begin Data excerpts
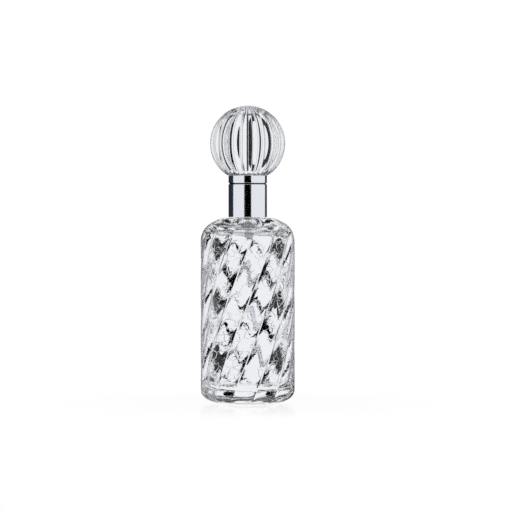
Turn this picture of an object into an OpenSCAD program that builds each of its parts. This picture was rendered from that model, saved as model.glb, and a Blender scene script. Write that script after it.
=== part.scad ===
// Perfume atomiser: a swirl-ribbed crackle-glass bottle, a screw-on fine-mist pump
// and a lift-off cap topped by a lobed solid glass ball.
// Millimetres, +Z up. The origin is the centre of the bottle's resting face, and the
// spray nozzle points along -Y.

/* [Bottle] */
// Outer diameter over the rib crests
body_d = 44; // [42:0.5:46]
// Height from the resting face to the top of the shoulder
bottle_h = 86.5; // [80:0.5:95]
// Thickness of the glass between the rib crests and the cavity
glass_wall = 3.4; // [3:0.1:4]
// Thickness of the glass under the cavity
floor_t = 6; // [5:0.5:8]
// Number of swirled ribs
rib_count = 13; // [10:1:18]
// Depth of the valleys between the ribs
valley_depth = 0.65; // [0.4:0.05:0.9]
// Degrees that the ribs turn for each millimetre of height
swirl_rate = 1.1; // [0.6:0.1:1.4]

/* [Cap] */
// Outer diameter of the metal sleeve and ring
sleeve_d = 18; // [17.8:0.1:18.6]
// Height of the metal ring between the groove and the ball
ring_h = 3.6; // [3.4:0.1:5]
// Height of the groove between the sleeve and the ring
groove_h = 0.45; // [0.3:0.05:0.6]
// Diameter of the glass ball over the lobe crests
ball_d = 35.4; // [30:0.2:40]
// Number of lobes round the ball
lobe_count = 18; // [12:1:22]
// Depth of the valleys between the lobes, as a share of the ball's radius
lobe_depth = 0.05; // [0.03:0.005:0.06]
// Turn of the nearest valley from the front, in degrees
lobe_phase = 8; // [-10:0.5:10]

/* [Pump] */
// Travel of the spray button
stroke = 3; // [2:0.1:3.1]
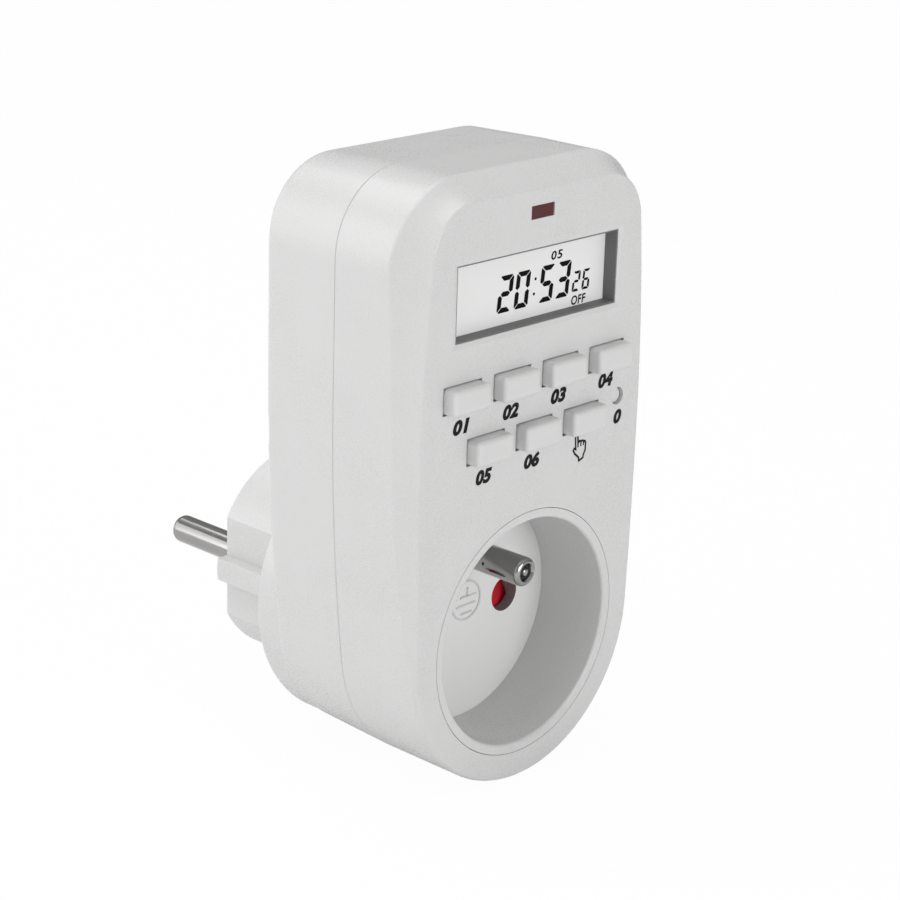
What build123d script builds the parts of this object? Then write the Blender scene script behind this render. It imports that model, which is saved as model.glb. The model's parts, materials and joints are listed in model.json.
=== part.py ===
from build123d import *
import os
from math import asin, atan, cos, degrees, radians, sin, sqrt

# Plug-in timer switch with a display, seven buttons and an earthed socket.
# Frame: the origin is the centre of the plug face, between the roots of its two pins.
# +Y runs along the pins into the wall, -Y is the front, +Z is up. Sizes are millimetres.
# A "depth" is always counted backwards from the front panel.

# ---- Driving dimensions: housing ----
housing_width = 55.0
housing_top = 75.0            # above the socket axis
side_blend_height = 40.0      # the sides are parallel above this height
top_corner_radius = 13.0
wall = 2.0
front_depth = 16.3            # front panel to parting line
rear_draft = 2.0              # degrees
rear_edge_radius = 1.6
parting_chamfer = 0.12        # hairline round the joint of the two shells
lip_height = 1.2              # locating lip of the rear shell inside the front one
lip_clearance = 0.1
lip_thickness = 1.0

panel_side_margin = 2.3       # from the side of the housing to the side of the panel
panel_waist_height = 31.0     # the panel is widest here
panel_side_radius = 326.0     # bow of its sides above the waist
panel_foot_margin = 0.35
panel_top = 72.0
panel_corner_radius = 8.5
cove_radius = 14.0            # hollow sweep from the panel's edge out to the shoulder
cove_angle = 23.5             # between this sweep and the depth direction, at the panel
cove_top_share = 0.55         # the sweep is steeper above the panel than beside it
cove_depth = 7.5              # where it has passed the shoulder everywhere
cove_skin = 2.2
shoulder_radius = 0.8
panel_edge_radius = 0.3

# ---- Driving dimensions: plug ----
flange_margin = 0.7           # from the foot of the housing to the flange
flange_thickness = 4.4
flange_land = 2.3             # what of the flange lies on the back of the housing
spigot_wall = 1.2             # ring of the plug body that fits this opening
spigot_clearance = 0.1
plug_radius = 18.0
plug_flat = 15.8              # half distance between the flats
plug_wall = 2.2
plug_face_thickness = 3.0
plug_length = 17.0            # flange to plug face
guide_rib_width = 3.9
pin_radius = 2.4
pin_length = 19.0
pin_tip_round = 1.3
pin_spacing = 19.0
pin_hole_clearance = 0.05
pin_collar_radius = 2.8       # the part of a plug pin that fills its hole
pin_root_gap = 0.3            # collar or shank that shows at the root of a pin
pin_head_radius = 3.5
pin_tail_radius = 1.7
pin_tail_length = 5.0
earth_offset = 10.0           # earth contact above the line of the pins
earth_hole_radius = 2.9
sleeve_bore_radius = 2.45
sleeve_wall = 0.6
clip_width = 4.6
clip_thickness = 0.9
clip_setback = 0.8            # front end of an earth clip behind the plug face
clip_leg = 4.5                # how far its leg reaches into the plug body
clip_clearance = 0.15
strap_depth = 38.6
strap_thickness = 0.8
strap_reach = 15.0            # half height of the strap inside the plug
strap_run_height = 14.4       # outer face of the run between socket and plug
carrier_setback = 4.4         # front of the pin carrier ahead of the plug's inner face
carrier_thickness = 2.4
carrier_clearance = 0.15
sleeve_boss_gap = 1.3         # behind the legs of the earth clips
sleeve_boss_radius = 4.6
sleeve_setback = 1.0
sleeve_clearance = 0.05
flange_edge_radius = 0.6
plug_edge_radius = 0.5

# ---- Driving dimensions: socket ----
recess_radius = 18.8
recess_depth = 13.4
socket_wall = 1.6
socket_clearance = 0.1
socket_floor = 2.0
aperture_radius = 3.0
collar_depth = 5.0            # where the insert's collar seats behind the panel
collar_thickness = 1.5
collar_width = 1.9
collar_margin = 0.7           # from the collar to the inside of the housing's foot
rim_radius = 0.5
chamber_depth = 5.0           # space for the shutter behind the floor
base_thickness = 2.0
base_post_radius = 1.5
earth_pin_length = 13.1       # from the recess floor
earth_shank_radius = 2.0      # behind the recess floor
earth_stud_radius = 1.5
earth_stud_length = 1.5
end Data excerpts
Aim of the task:
Quote each line of the data above exactly as written.

Result of this task:
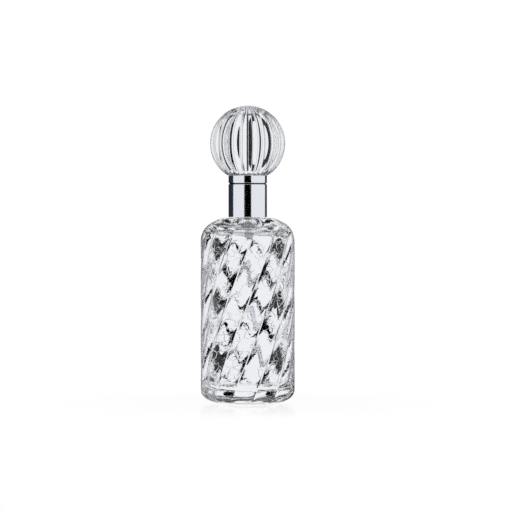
Turn this picture of an object into an OpenSCAD program that builds each of its parts. This picture was rendered from that model, saved as model.glb, and a Blender scene script. Write that script after it.
=== part.scad ===
// Perfume atomiser: a swirl-ribbed crackle-glass bottle, a screw-on fine-mist pump
// and a lift-off cap topped by a lobed solid glass ball.
// Millimetres, +Z up. The origin is the centre of the bottle's resting face, and the
// spray nozzle points along -Y.

/* [Bottle] */
// Outer diameter over the rib crests
body_d = 44; // [42:0.5:46]
// Height from the resting face to the top of the shoulder
bottle_h = 86.5; // [80:0.5:95]
// Thickness of the glass between the rib crests and the cavity
glass_wall = 3.4; // [3:0.1:4]
// Thickness of the glass under the cavity
floor_t = 6; // [5:0.5:8]
// Number of swirled ribs
rib_count = 13; // [10:1:18]
// Depth of the valleys between the ribs
valley_depth = 0.65; // [0.4:0.05:0.9]
// Degrees that the ribs turn for each millimetre of height
swirl_rate = 1.1; // [0.6:0.1:1.4]

/* [Cap] */
// Outer diameter of the metal sleeve and ring
sleeve_d = 18; // [17.8:0.1:18.6]
// Height of the metal ring between the groove and the ball
ring_h = 3.6; // [3.4:0.1:5]
// Height of the groove between the sleeve and the ring
groove_h = 0.45; // [0.3:0.05:0.6]
// Diameter of the glass ball over the lobe crests
ball_d = 35.4; // [30:0.2:40]
// Number of lobes round the ball
lobe_count = 18; // [12:1:22]
// Depth of the valleys between the lobes, as a share of the ball's radius
lobe_depth = 0.05; // [0.03:0.005:0.06]
// Turn of the nearest valley from the front, in degrees
lobe_phase = 8; // [-10:0.5:10]

/* [Pump] */
// Travel of the spray button
stroke = 3; // [2:0.1:3.1]
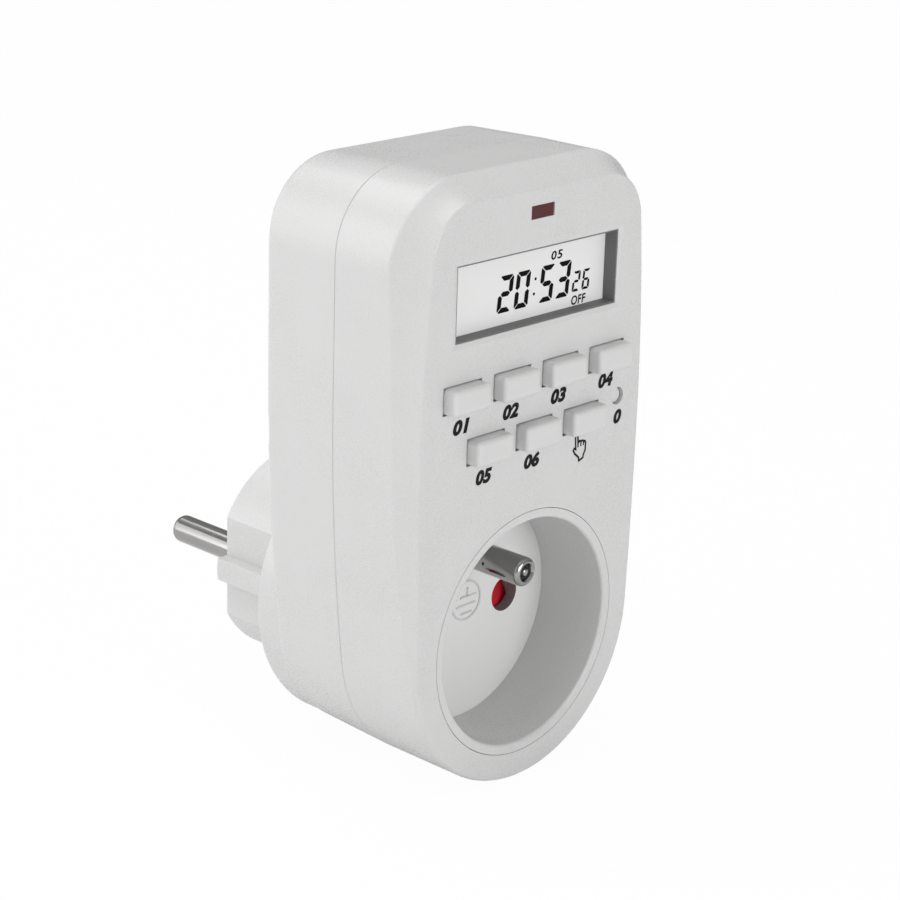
What build123d script builds the parts of this object? Then write the Blender scene script behind this render. It imports that model, which is saved as model.glb. The model's parts, materials and joints are listed in model.json.
=== part.py ===
from build123d import *
import os
from math import asin, atan, cos, degrees, radians, sin, sqrt

# Plug-in timer switch with a display, seven buttons and an earthed socket.
# Frame: the origin is the centre of the plug face, between the roots of its two pins.
# +Y runs along the pins into the wall, -Y is the front, +Z is up. Sizes are millimetres.
# A "depth" is always counted backwards from the front panel.

# ---- Driving dimensions: housing ----
housing_width = 55.0
housing_top = 75.0            # above the socket axis
side_blend_height = 40.0      # the sides are parallel above this height
top_corner_radius = 13.0
wall = 2.0
front_depth = 16.3            # front panel to parting line
rear_draft = 2.0              # degrees
rear_edge_radius = 1.6
parting_chamfer = 0.12        # hairline round the joint of the two shells
lip_height = 1.2              # locating lip of the rear shell inside the front one
lip_clearance = 0.1
lip_thickness = 1.0

panel_side_margin = 2.3       # from the side of the housing to the side of the panel
panel_waist_height = 31.0     # the panel is widest here
panel_side_radius = 326.0     # bow of its sides above the waist
panel_foot_margin = 0.35
panel_top = 72.0
panel_corner_radius = 8.5
cove_radius = 14.0            # hollow sweep from the panel's edge out to the shoulder
cove_angle = 23.5             # between this sweep and the depth direction, at the panel
cove_top_share = 0.55         # the sweep is steeper above the panel than beside it
cove_depth = 7.5              # where it has passed the shoulder everywhere
cove_skin = 2.2
shoulder_radius = 0.8
panel_edge_radius = 0.3

# ---- Driving dimensions: plug ----
flange_margin = 0.7           # from the foot of the housing to the flange
flange_thickness = 4.4
flange_land = 2.3             # what of the flange lies on the back of the housing
spigot_wall = 1.2             # ring of the plug body that fits this opening
spigot_clearance = 0.1
plug_radius = 18.0
plug_flat = 15.8              # half distance between the flats
plug_wall = 2.2
plug_face_thickness = 3.0
plug_length = 17.0            # flange to plug face
guide_rib_width = 3.9
pin_radius = 2.4
pin_length = 19.0
pin_tip_round = 1.3
pin_spacing = 19.0
pin_hole_clearance = 0.05
pin_collar_radius = 2.8       # the part of a plug pin that fills its hole
pin_root_gap = 0.3            # collar or shank that shows at the root of a pin
pin_head_radius = 3.5
pin_tail_radius = 1.7
pin_tail_length = 5.0
earth_offset = 10.0           # earth contact above the line of the pins
earth_hole_radius = 2.9
sleeve_bore_radius = 2.45
sleeve_wall = 0.6
clip_width = 4.6
clip_thickness = 0.9
clip_setback = 0.8            # front end of an earth clip behind the plug face
clip_leg = 4.5                # how far its leg reaches into the plug body
clip_clearance = 0.15
strap_depth = 38.6
strap_thickness = 0.8
strap_reach = 15.0            # half height of the strap inside the plug
strap_run_height = 14.4       # outer face of the run between socket and plug
carrier_setback = 4.4         # front of the pin carrier ahead of the plug's inner face
carrier_thickness = 2.4
carrier_clearance = 0.15
sleeve_boss_gap = 1.3         # behind the legs of the earth clips
sleeve_boss_radius = 4.6
sleeve_setback = 1.0
sleeve_clearance = 0.05
flange_edge_radius = 0.6
plug_edge_radius = 0.5

# ---- Driving dimensions: socket ----
recess_radius = 18.8
recess_depth = 13.4
socket_wall = 1.6
socket_clearance = 0.1
socket_floor = 2.0
aperture_radius = 3.0
collar_depth = 5.0            # where the insert's collar seats behind the panel
collar_thickness = 1.5
collar_width = 1.9
collar_margin = 0.7           # from the collar to the inside of the housing's foot
rim_radius = 0.5
chamber_depth = 5.0           # space for the shutter behind the floor
base_thickness = 2.0
base_post_radius = 1.5
earth_pin_length = 13.1       # from the recess floor
earth_shank_radius = 2.0      # behind the recess floor
earth_stud_radius = 1.5
earth_stud_length = 1.5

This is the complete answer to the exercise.